Housing Finance Group has posted half year after tax profit of Sh159 million for the period ending June 30, 2017 representing 74 per cent decline compared to a similar period in 2016.
“The drop in our performance is as a result of the prevailing impact of the interest rate capping law and the unfavourable macroeconomic environment that resulted in a significant drop in interest related income and an increase in interest related expenses,” said HF Group Managing Director Frank Ireri.
Total interest income declined by 18.2 per cent over the period under review to Sh3.68 billion down from Sh4.5 billion recorded in 2016.
Net interest income also declined by 25 per cent from Sh 2.1 billion in a similar period in 2016 to Sh1.6 billion.

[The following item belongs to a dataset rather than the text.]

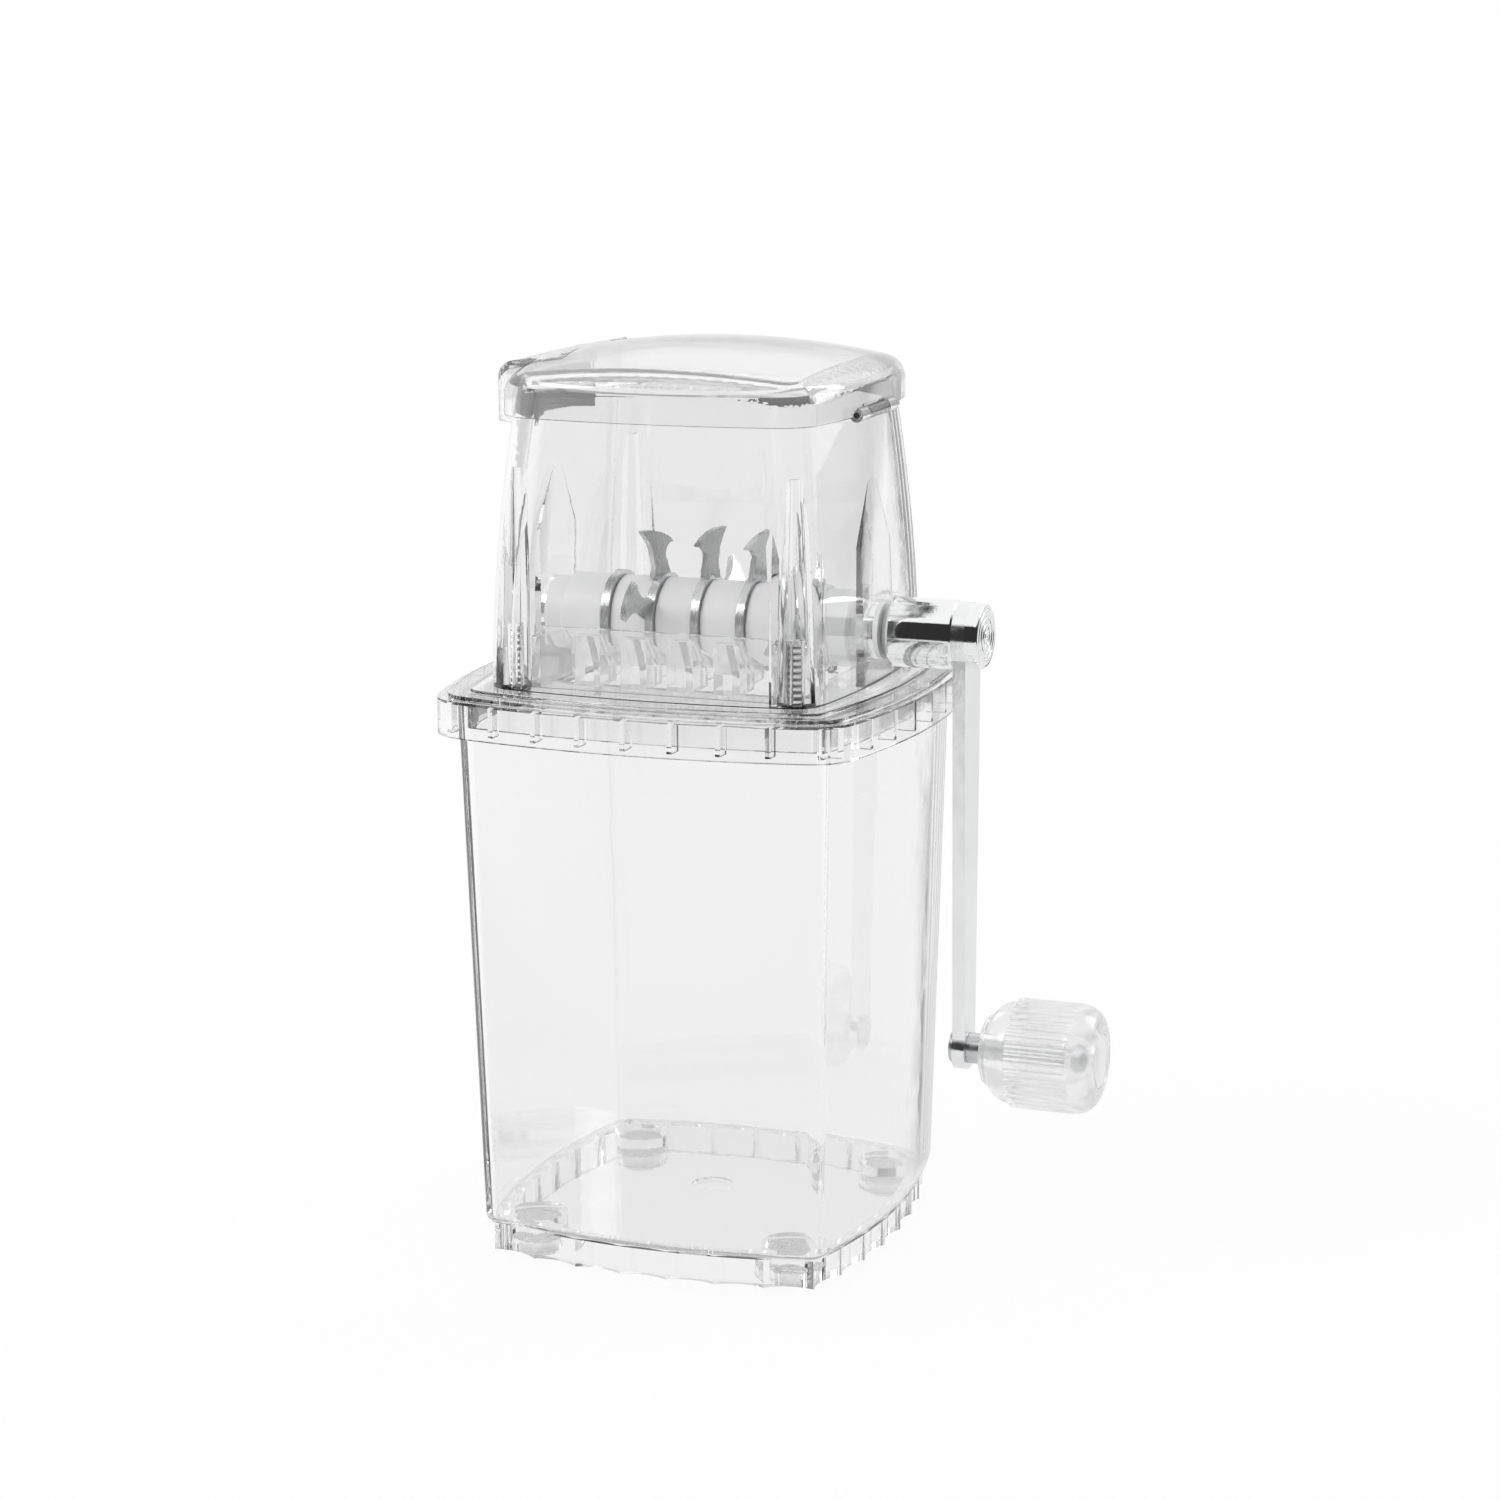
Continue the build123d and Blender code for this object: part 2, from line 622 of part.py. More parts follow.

Total operating expenses increased by 8.6 per cent on the back of increased provisions for the non-performing loans. Non-performing loans increased during the period to Sh7.9 billion from Sh 5.4 billion in 2016 due to stalled property transactions at the lands office and unfavourable macroeconomic conditions.
The Group’s liquidity position improved to 26.4 percent in 2017 up from 21.77 percent in a similar period in 2016.
“The liquidity improvement is as a result of deliberate build-up of cash reserves in readying the business to redeem the Kes 7b bond in October 2017. The cash mainly came from aggressive collections and debt. The business is well positioned to pay the bond holders in October 2017,” said Mr. Ireri.